Green Belt is a strategic asset for all Londoners and should be protected in all boroughs.
The proposed Green Belt release of 125 hectares in Hounslow is unjustified, unnecessary and in breach of both London Plan and national planning policy and we therefore strongly oppose the proposed extensive damage to Green Belt which we estimate amounts to loss to development of 10% of Hounslow’s Green Belt.
- No Green Belt sites should be even considered for development until and unless all brownfield sites in the borough have been developed. One of the important purposes of Green Belt is to promote the regeneration of land within the existing urban footprint and there is a great deal of land within Hounslow in need of redevelopment. The council has rightly identified a large amount of Previously Developed Land (PDL) in the borough which currently presents very poor use of space, including a great many sites, including large sites, which can be developed to deliver additional commercial and residential space. These sites should be brought forward at appropriately high density alongside policies which ensure that people are able to use sustainable modes of transport, as per the Draft London Plan, so that space is not unnecessarily allocated to car parking,
- The council has failed to properly consider alternatives to allocating Green Belt for development as required by the NPPF and, specifically, it has failed to demonstrate why it does not consider (a) intensification of existing industrial estates nearby to Heathrow or (b) higher density housing, as more sustainable alternatives to releasing Green Belt.
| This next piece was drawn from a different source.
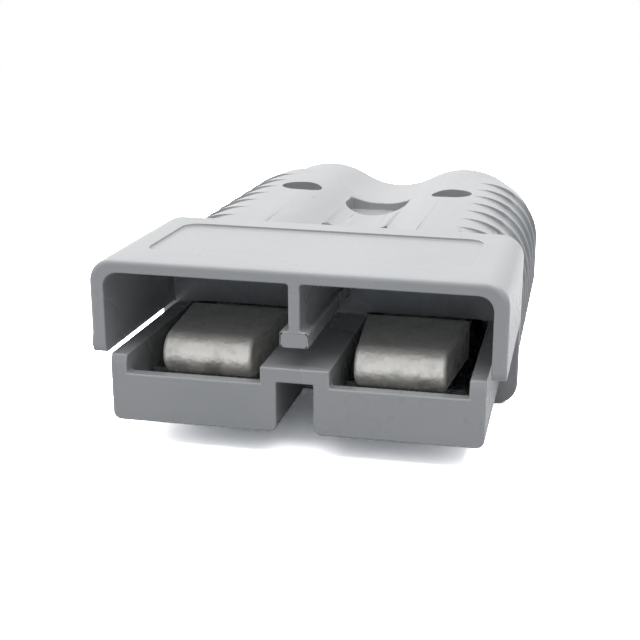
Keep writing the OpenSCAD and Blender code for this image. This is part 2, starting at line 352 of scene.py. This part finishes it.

- We do not accept the conclusions of the Green Belt Review that Green Belt land does not meet the purposes. The conclusions of the review are highly subjective and contradict even the council’s own previous review which concluded that all Green Belt sites in Hounslow met Green Belt purposes. The review has been explicitly conducted to identify land for development.
- No clear assessment has been weighing up the impact of the substantial proposed damage to Green Belt against potential gain so it is not possible to make a judgement about whether the loss of Green Belt demonstrates ‘sustainable development’ as required by the NPPF. The council’s assessment of the ‘value’ of the Green Belt land in particular is invalid. The borough has sought to present the large pieces of Green Belt land which it wishes to release for development as low value. However it has failed to make clear or take account of the important current value not only in terms of containing urban sprawl and stopping towns from merging, but also in terms of water and temperature management for London as a whole, as well as its potential future use in a more densely populated area as vital open green space and/or sports pitches. Additionally many of the sites are SSSIs (Sites of Special Scientific Interest).
- The council has not attempted to assess the potential positive gain that Green Belt sites proposed for release can bring to the borough. NPPF states “ …local planning authorities should plan positively to enhance their beneficial use, such as looking for opportunities to provide access; to provide opportunities for outdoor sport and recreation; to retain and enhance landscapes, visual amenity and biodiversity; or to improve damaged and derelict land” but there is no evidence that Hounslow has taken this approach.
- We do not accept the justification for change of designation from Green Belt to MOL for the sites proposed: they serve important Green Belt purposes including separation of towns and are clearly countryside in character. The Council has sought to present Green Belt as being only outside the outer boundaries of London’s built footprint but the Metropolitan Green Belt was never just an outer boundary and it is a clear breach of national policy to characterise it in this way.
- The argument that there are Exceptional Circumstances to justify Green Belt release, based as it is upon the need for housing and commercial space, it flawed. These cannot be argued to be exceptional when they apply to all London boroughs and when the Secretary of State has clarified that housing need cannot justify exceptional circumstances needed to release Green Belt. Second, the borough has based its argument for Exceptional Circumstances on the fact that it disagrees with the Draft New London Plan (DNLP) [Extract from ‘exceptional circumstances’ paper pp14/15 “Hounslow Council… considers that the proposed approach to Green Belt land should allow for flexibility in recognising that land which no longer meets the purposes of the Green Belt can contribute to good growth”] and that it believes they should be able to take into account ‘the increasingly likely scenario’ of a third runway at Heathrow. Neither of these are current planning policy and cannot therefore form the basis of an argument.
- Hounslow has accepted exceptionally high housing targets without appropriate justification except to state that the borough is ‘pro growth’. This fails to assess the reality of what can be achieved; that the borough would be adopting very challenging and ambitious targets even without the proposed Green Belt release; and despite the very real possibility that the very large number of brownfield sites which it has itself identified will sit idle while Green belt sites are brought forward simply because they are regarded as ‘easier’. The whole point of Green Belt is to stop the ‘easy’ push into countryside and force the redevelopment of the urban footprint so this would be entirely counter to Green Belt purposes.
- Where boroughs are constrained by Green Belt this can be cited as a reason for reducing housing targets however the borough has chosen not to consider Green Belt a constraint nor to make clear to consultees that this was an option, nor why it was ruled out.
- The Consultation is misleading. It states that the borough’s aim is to preserve Green Belt (p30) and that a ‘small number’ of green belt releases are justified but fails to make clear that 125 hectares are proposed for release and does not make clear which sites are proposed for release. This renders the consultation invalid. Page 31 states that the Borough’s strategic objective 10 is “To protect and enhance the borough’s Green Belt, Metropolitan Open Land, open green spaces and create more accessible MOL and open spaces” and yet it is proposing to release 125 hectares or 10% of its Green Belt. It states also that “The Council considers that exceptional circumstances are demonstrated justifying a small number of Green Belt releases..” (p60) but this cannot be regarded as ‘small’ by any comparison.